Saturday at Shifty’s
The Gonstermachers make what could be their last local performance in the band’s original incarnation at a CD release party for “Crushing Gift,” at 10 p.m. Saturday Sept. 20, at Shifty’s Tavern, 1401 Burnet Ave. The quartet features guitarist/cellist Leo Crandall, harmonica master Curtis Waterman, washtub bassist Richard Curry and drummer Hymie Witthoft.
Witthoft is moving out of town soon, and it won’t be easy to replace him when he splits. On the new disc, he plays not only the trap set but gongs, castanets, bongos, war drums and Camerounian tambour.


TWO SIDE-BARS

‘Shaken free’
Effamira jerks her head side to side, shaking her raven hair from her face. As she sits in the back of Myrtle’s black Ford, Effamira ignites a cigarette with a bejeweled lighter and takes a long, slow drag. She remembers gliding along a shiny dancefloor with her men in their tuxedos. She tugs at the arms of her velvet bodice, and in a flash, she’s out of the car and into the wind and rain, disrobing, dancing like a Druid.

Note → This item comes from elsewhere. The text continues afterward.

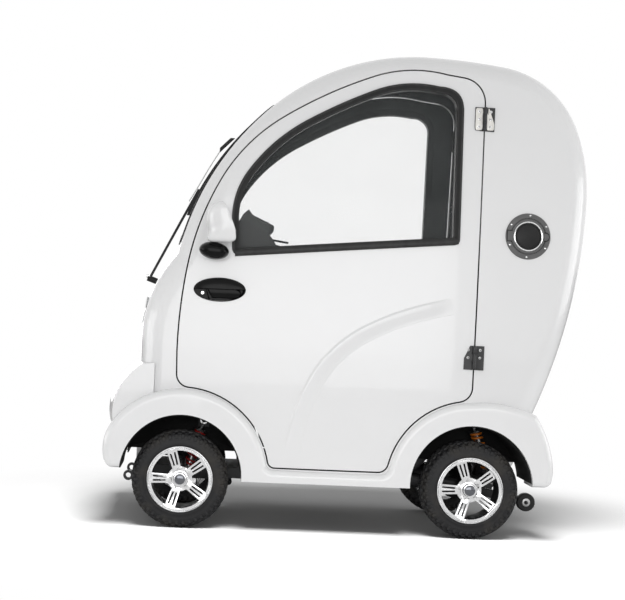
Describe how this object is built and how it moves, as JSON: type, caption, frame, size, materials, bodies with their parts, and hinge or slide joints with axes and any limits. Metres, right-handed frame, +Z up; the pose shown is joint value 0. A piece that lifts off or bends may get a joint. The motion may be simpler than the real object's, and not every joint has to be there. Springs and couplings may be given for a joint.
{
  "type": "enclosed mobility scooter",
  "caption": "Closed one-person mobility scooter with a rounded cabin, rear-hinged side doors, tiller steering and alloy road wheels.",
  "frame": {"origin": "on the ground under the middle of the bounding box", "axes": "+X forward, +Y to the vehicle's left, +Z up"},
  "size_m": [1.6533, 0.974, 1.654],
  "materials": {
    "white_shell": "high gloss white gelcoat",
    "black_steel": "satin black powder coat",
    "floor_grey": "ribbed dark floor covering",
    "clear_glass": "clear",
    "clear_lens": "clear polished lens",
    "red_lens": "red polished lens",
    "black_rubber": "satin extruded rubber",
    "black_plastic": "fine grain",
    "dark_plastic": "fine grain, semi matt",
    "grey_plastic": "satin bronze grey",
    "hinge_steel": "brushed, some painted black",
    "spring_paint": "gloss amber and red",
    "seat_cover": "grained synthetic leather",
    "battery_case": "moulded",
    "bar_steel": "satin",
    "tyre_rubber": "tread rubber",
    "polished_alloy": "machined face, dark barrel"
  },
  "bodies": {
    "body": {"chassis_frame": "black_steel", "floor_pan": "floor_grey", "body_shell": "white_shell", "side_skirts": "white_shell", "front_bumper": "white_shell", "windscreen": "clear_glass", "rear_window": "clear_glass", "window_rubbers": "black_rubber", "wheel_arch_liners": "black_plastic", "headlamps": "clear_lens", "tail_lamps": "red_lens", "wiper": "black_plastic", "charge_port": "grey_plastic", "body_hinges": "hinge_steel", "front_axle": "black_steel", "rear_axle": "black_steel", "dampers": "black_steel", "coil_springs": "spring_paint", "seat_stand": "black_plastic", "seat_cushion": "seat_cover", "seat_back": "seat_cover", "battery_pack": "battery_case", "dashboard": "black_plastic"},
    "left_door": {"left_door_panel": "white_shell", "left_door_glass": "clear_glass", "left_window_seal": "black_rubber", "left_door_handle": "black_plastic", "left_door_mirror": "white_shell", "left_door_hinges": "hinge_steel"},
    "left_knuckle": {"left_knuckle": "black_steel"},
    "left_front_wheel": {"left_front_tyre": "tyre_rubber", "left_front_rim": "polished_alloy"},
    "left_rear_wheel": {"left_rear_tyre": "tyre_rubber", "left_rear_rim": "polished_alloy"},
    "left_stabiliser": {"left_stabiliser_wheel": "black_plastic"},
    "right_door": {"right_door_panel": "white_shell", "right_door_glass": "clear_glass", "right_window_seal": "black_rubber", "right_door_handle": "black_plastic", "right_door_mirror": "white_shell", "right_door_hinges": "hinge_steel"},
    "right_knuckle": {"right_knuckle": "black_steel"},
    "right_front_wheel": {"right_front_tyre": "tyre_rubber", "right_front_rim": "polished_alloy"},
    "right_rear_wheel": {"right_rear_tyre": "tyre_rubber", "right_rear_rim": "polished_alloy"},
    "right_stabiliser": {"right_stabiliser_wheel": "black_plastic"},
    "tiller": {"tiller_column": "black_steel", "tiller_console": "dark_plastic", "handlebar": "bar_steel"},
    "tie_rod": {"tie_rod": "black_steel"}
  },
  "joints": [
    {"name": "left_door_swing", "type": "hinge", "parent": "body", "child": "left_door", "pos_m": [-0.42084, 0.3572, 0.616], "axis": [-0.015, -0.0441, 0.9989], "range_deg": [0, 80]},
    {"name": "right_door_swing", "type": "hinge", "parent": "body", "child": "right_door", "pos_m": [-0.42084, -0.3572, 0.616], "axis": [0.015, -0.0441, -0.9989], "range_deg": [0, 80]},
    {"name": "tiller_turn", "type": "hinge", "parent": "body", "child": "tiller", "pos_m": [0.549, 0, 0.24], "axis": [-0.2311, 0, 0.9729], "range_deg": [-30, 30]},
    {"name": "left_knuckle_turn", "type": "hinge", "parent": "body", "child": "left_knuckle", "pos_m": [0.559, 0.262, 0.165], "axis": [0, 0, 1], "range_deg": [-30, 30]},
    {"name": "left_front_wheel_roll", "type": "hinge", "parent": "left_knuckle", "child": "left_front_wheel", "pos_m": [0.559, 0.3, 0.165], "axis": [0, 1, 0], "continuous": true},
    {"name": "left_rear_wheel_roll", "type": "hinge", "parent": "body", "child": "left_rear_wheel", "pos_m": [-0.426, 0.3, 0.165], "axis": [0, 1, 0], "continuous": true},
    {"name": "left_stabiliser_roll", "type": "hinge", "parent": "body", "child": "left_stabiliser", "pos_m": [-0.661, 0.15, 0.109], "axis": [0, 1, 0], "continuous": true},
    {"name": "right_knuckle_turn", "type": "hinge", "parent": "body", "child": "right_knuckle", "pos_m": [0.559, -0.262, 0.165], "axis": [0, 0, 1], "range_deg": [-30, 30]},
    {"name": "right_front_wheel_roll", "type": "hinge", "parent": "right_knuckle", "child": "right_front_wheel", "pos_m": [0.559, -0.3, 0.165], "axis": [0, 1, 0], "continuous": true},
    {"name": "right_rear_wheel_roll", "type": "hinge", "parent": "body", "child": "right_rear_wheel", "pos_m": [-0.426, -0.3, 0.165], "axis": [0, 1, 0], "continuous": true},
    {"name": "right_stabiliser_roll", "type": "hinge", "parent": "body", "child": "right_stabiliser", "pos_m": [-0.661, -0.15, 0.109], "axis": [0, 1, 0], "continuous": true},
    {"name": "tie_rod_turn", "type": "hinge", "parent": "left_knuckle", "child": "tie_rod", "pos_m": [0.499, 0.262, 0.119], "axis": [0, 0, 1], "range_deg": [-30, 30]}
  ],
  "couplings": [
    {"joint": "left_knuckle_turn", "follows": "tiller_turn", "ratio": 1},
    {"joint": "right_knuckle_turn", "follows": "tiller_turn", "ratio": 1},
    {"joint": "tie_rod_turn", "follows": "tiller_turn", "ratio": -1}
  ]
}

Sound like a scene from an old film noir or maybe a pre-code silent? You can sense that violence lurks just beyond the celluloid, that our heroine is bound for a bad end, that smoke and fog become one along with rainwater and red blood.
So starts “Effamira’s Tango” (previously titled “Dancing in the Rain”), one of Leo Crandall’s intriguing exercises in imagism and rhythm on The Gonstermachers’ new CD, “Crushing Gift.”

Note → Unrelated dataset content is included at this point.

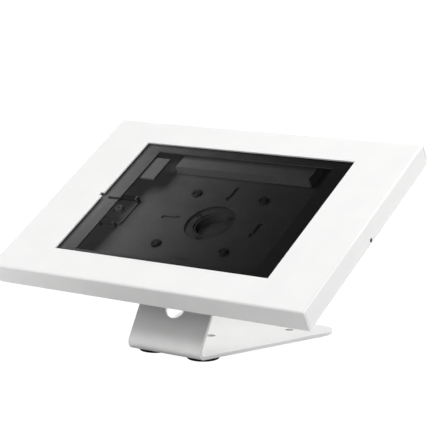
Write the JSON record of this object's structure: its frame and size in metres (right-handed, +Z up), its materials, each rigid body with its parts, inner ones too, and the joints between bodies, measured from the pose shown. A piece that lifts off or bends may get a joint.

“The rain is running down the bone of her neck. She feels it soaking through her sleeve./
The rain is running down the flesh of her back and Effamira’s shaken free, shaken free.”


Hip shots
The Gonstermachers’ name is derived from the German “Gantseh Macher,” which means “big shot.” In Yiddish, the word is “gonstermacher,” a “big man.”
In late-2003 multi-instrumentalist Leo Crandall formed The Gonstermachers along with three like-minded musicians culled from Syracuse’s vibrant blues community.
Harmonica player Curtis Waterman and drummer Hymie Witthoft had both played for the Westcott Jug Suckers and other blues groups. Washtub bass player Richard Curry had labored in less-visible outfits such as the West Nile Marching Band.
“I believe my musical uniqueness fits in well with the uniqueness of the group,” Curry said. “Where else would you see a cello and a tub bass together, both amplified with effects?”
You heard him right. He said cello.
Crandall often whips out the big four-string for tunes by Robert Johnson, James Brown, Louis Armstrong and his own original compositions. Veteran Central New York entertainer Jerry Cali describes the quirky quartet as “potent, edgy and hip.”
The quartet’s initial disc was nominated for a 2006 Syracuse Area Music Award in the blues recording category. In 2007 that CD was nominated for a Blue Star award in Australia.